● Exercise: Copy exactly, please, the lines of the data from its start through the line containing "END_SHORTEST, END_LONGEST = -0.00025, 0.00022".

** BEGIN Supplied information **

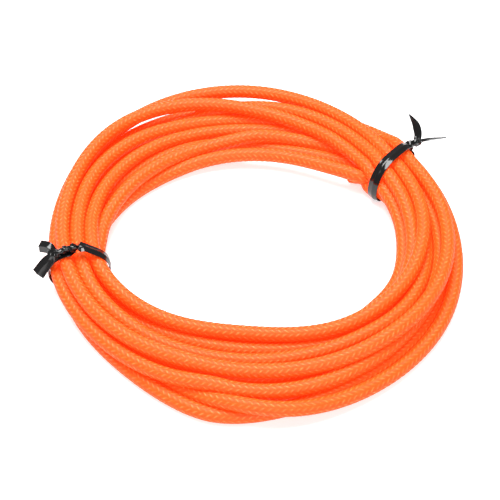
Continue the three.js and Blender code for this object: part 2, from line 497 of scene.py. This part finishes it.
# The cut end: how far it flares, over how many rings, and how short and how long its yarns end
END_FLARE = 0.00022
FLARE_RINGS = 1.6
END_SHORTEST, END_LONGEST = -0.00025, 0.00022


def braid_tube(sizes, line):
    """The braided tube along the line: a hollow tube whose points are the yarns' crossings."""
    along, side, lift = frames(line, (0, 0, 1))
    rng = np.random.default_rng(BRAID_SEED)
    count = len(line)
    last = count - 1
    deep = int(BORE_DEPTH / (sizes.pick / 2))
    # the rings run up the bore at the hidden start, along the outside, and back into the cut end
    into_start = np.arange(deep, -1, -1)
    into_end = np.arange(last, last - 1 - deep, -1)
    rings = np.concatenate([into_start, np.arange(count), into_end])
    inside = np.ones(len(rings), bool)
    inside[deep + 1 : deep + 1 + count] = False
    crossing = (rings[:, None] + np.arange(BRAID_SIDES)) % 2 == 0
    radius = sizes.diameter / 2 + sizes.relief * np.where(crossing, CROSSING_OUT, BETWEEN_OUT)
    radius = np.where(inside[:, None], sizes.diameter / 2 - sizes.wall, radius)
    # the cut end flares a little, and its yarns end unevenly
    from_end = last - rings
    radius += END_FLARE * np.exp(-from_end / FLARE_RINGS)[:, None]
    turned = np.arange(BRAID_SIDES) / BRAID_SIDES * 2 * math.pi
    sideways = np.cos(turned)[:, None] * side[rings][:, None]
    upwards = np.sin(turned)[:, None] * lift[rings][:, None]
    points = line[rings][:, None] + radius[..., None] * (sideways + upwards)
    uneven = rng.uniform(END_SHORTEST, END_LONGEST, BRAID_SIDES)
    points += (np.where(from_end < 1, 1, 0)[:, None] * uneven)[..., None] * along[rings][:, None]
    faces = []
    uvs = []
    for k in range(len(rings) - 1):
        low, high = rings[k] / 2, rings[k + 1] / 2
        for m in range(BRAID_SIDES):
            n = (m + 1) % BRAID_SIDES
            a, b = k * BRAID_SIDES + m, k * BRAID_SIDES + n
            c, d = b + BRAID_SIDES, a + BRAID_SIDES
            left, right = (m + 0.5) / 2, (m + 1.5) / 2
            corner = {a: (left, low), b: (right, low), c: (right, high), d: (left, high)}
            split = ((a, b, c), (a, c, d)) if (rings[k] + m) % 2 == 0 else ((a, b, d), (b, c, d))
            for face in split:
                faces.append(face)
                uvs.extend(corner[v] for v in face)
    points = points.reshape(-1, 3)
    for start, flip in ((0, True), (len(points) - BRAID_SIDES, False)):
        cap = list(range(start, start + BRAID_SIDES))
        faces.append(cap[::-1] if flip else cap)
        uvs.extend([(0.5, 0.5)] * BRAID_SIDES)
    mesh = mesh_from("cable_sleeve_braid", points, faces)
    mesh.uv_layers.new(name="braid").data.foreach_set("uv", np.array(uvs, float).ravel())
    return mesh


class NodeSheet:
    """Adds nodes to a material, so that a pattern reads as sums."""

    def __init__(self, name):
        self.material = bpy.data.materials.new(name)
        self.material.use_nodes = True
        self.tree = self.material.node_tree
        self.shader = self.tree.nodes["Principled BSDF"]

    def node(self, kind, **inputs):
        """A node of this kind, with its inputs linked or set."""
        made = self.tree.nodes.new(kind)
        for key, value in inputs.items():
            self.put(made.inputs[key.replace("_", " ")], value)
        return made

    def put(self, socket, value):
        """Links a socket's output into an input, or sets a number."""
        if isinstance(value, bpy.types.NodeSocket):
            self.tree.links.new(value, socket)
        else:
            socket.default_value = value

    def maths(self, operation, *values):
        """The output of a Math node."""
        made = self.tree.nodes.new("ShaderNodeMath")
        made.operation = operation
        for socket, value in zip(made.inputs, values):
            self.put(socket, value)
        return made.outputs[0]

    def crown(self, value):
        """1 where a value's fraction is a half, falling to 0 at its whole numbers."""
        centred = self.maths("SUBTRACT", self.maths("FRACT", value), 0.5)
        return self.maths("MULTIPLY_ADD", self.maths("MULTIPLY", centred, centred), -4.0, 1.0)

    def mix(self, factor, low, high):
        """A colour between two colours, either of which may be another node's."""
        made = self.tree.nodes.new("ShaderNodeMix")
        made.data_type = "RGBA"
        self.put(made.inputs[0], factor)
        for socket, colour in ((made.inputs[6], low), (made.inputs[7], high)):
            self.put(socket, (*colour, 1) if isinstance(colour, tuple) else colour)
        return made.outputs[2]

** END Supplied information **

● Result of this exercise:
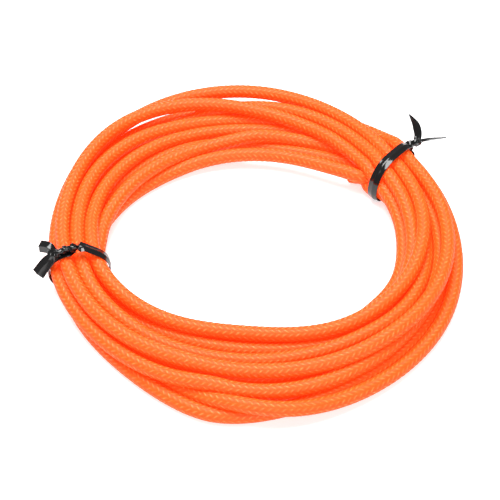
Continue the three.js and Blender code for this object: part 2, from line 497 of scene.py. This part finishes it.
# The cut end: how far it flares, over how many rings, and how short and how long its yarns end
END_FLARE = 0.00022
FLARE_RINGS = 1.6
END_SHORTEST, END_LONGEST = -0.00025, 0.00022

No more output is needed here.